With a unique twist on the popular reggae song “No Woman No Cry,” comedian and social activist Hisham Fageeh, along with Saudi YouTube sensation Fahad Albutairi and Iranian, Riyadh born-bred musician Alaa Wardi , sang a cheeky a capella version titled “No Woman No Drive.”
In the four-minute video Fageeh is seen clapping, whistling and singing his way through the altered lyrics which say: “Ova-ovaries all safe and well”- instead of “Oba, ob-serving the hypocrites”-making fun of a recent statement by a Saudi cleric who claimed that driving affects woman ovaries.
The video was released on Saturday in line with the “October 26 driving” campaign, which urged Saudis to put its logo on their cars and called upon women with international driving licenses to get behind the wheel in the kingdom on that day.
A well-known stand-up comedian who studied in New York, Fageeh started performing in 2011 and came together with the other comedians about a year and a half ago to collaborate on projects to be aired on Telfaz11.tv, a website which showcases comedy videos.

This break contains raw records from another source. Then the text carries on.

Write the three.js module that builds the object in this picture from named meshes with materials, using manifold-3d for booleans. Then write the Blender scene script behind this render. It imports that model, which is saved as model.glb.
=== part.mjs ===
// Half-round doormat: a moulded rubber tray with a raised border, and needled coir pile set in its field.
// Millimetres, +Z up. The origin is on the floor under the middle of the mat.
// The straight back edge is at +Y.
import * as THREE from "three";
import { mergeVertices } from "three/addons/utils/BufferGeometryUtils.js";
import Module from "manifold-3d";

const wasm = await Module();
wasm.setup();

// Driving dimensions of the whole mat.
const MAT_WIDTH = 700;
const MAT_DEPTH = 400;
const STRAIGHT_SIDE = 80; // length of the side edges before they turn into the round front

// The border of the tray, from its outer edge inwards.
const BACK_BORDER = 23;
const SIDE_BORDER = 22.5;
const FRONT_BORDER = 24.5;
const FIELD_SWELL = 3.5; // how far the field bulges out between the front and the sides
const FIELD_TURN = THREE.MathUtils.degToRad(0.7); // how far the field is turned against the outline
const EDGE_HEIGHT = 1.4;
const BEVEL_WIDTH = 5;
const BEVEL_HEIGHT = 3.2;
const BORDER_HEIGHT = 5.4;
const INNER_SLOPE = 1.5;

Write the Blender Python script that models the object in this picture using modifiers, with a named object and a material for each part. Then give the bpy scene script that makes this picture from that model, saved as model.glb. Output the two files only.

Inspired by the driving campaign and the debate on social media, Fageeh and his fellow comedians couldn’t help but “do Bob Marley some justice” with their own version of the song.
“There are a lot of elements of satire in the video but we just wanted to do something that was fun and funny and I just had the best theme in the world and that sort of came together brilliantly,” Fageeh told Al Arabiya News.
The comedian jokingly starts off his video by talking about a “song by this Jamaican guy” that caught his attention while he attended university in the United States.
A graduate of New York’s Columbia University, Fageeh said: “I wanted the intro to be similar to MTV unplugged acoustic version of the song, or [use] this idea sitting with a high culture artist.”
Abdullah Hamidaddin, a Saudi author and columnist, says the video comes at the right time.
“It is definitely very timely and the production has so many layers, it is very sophisticated ,” Hamidaddin told Al Arabiya News.
“He summarized in a very satirical way the contradictions” in Saudi society, added Hamidaddin.
The lyric: “queens don’t drive, but you can cook me dinner that I will share with you,” is a good example of that, according to Hamidaddin.
“Your feet is your only carriage but only inside the house and when I say it I mean it,” is another funny line, states the Saudi commentator.
“it is not going to have any policy implications or change the opinion of those who are against women driving but it does help a lot. It speaks a lot to minds and maybe the feelings of so many people and that is very, very, important. It is one of the best thing comedy does,” concludes Hamidaddin.
“Our job is to make people laugh,” Fageeh told Al Arabiya News, “we are not political analysts or anything.
“We don’t really care to have agenda we want to be neutral and entertain people. ”
With a YouTube million views and counting, they are almost certainly doing just that.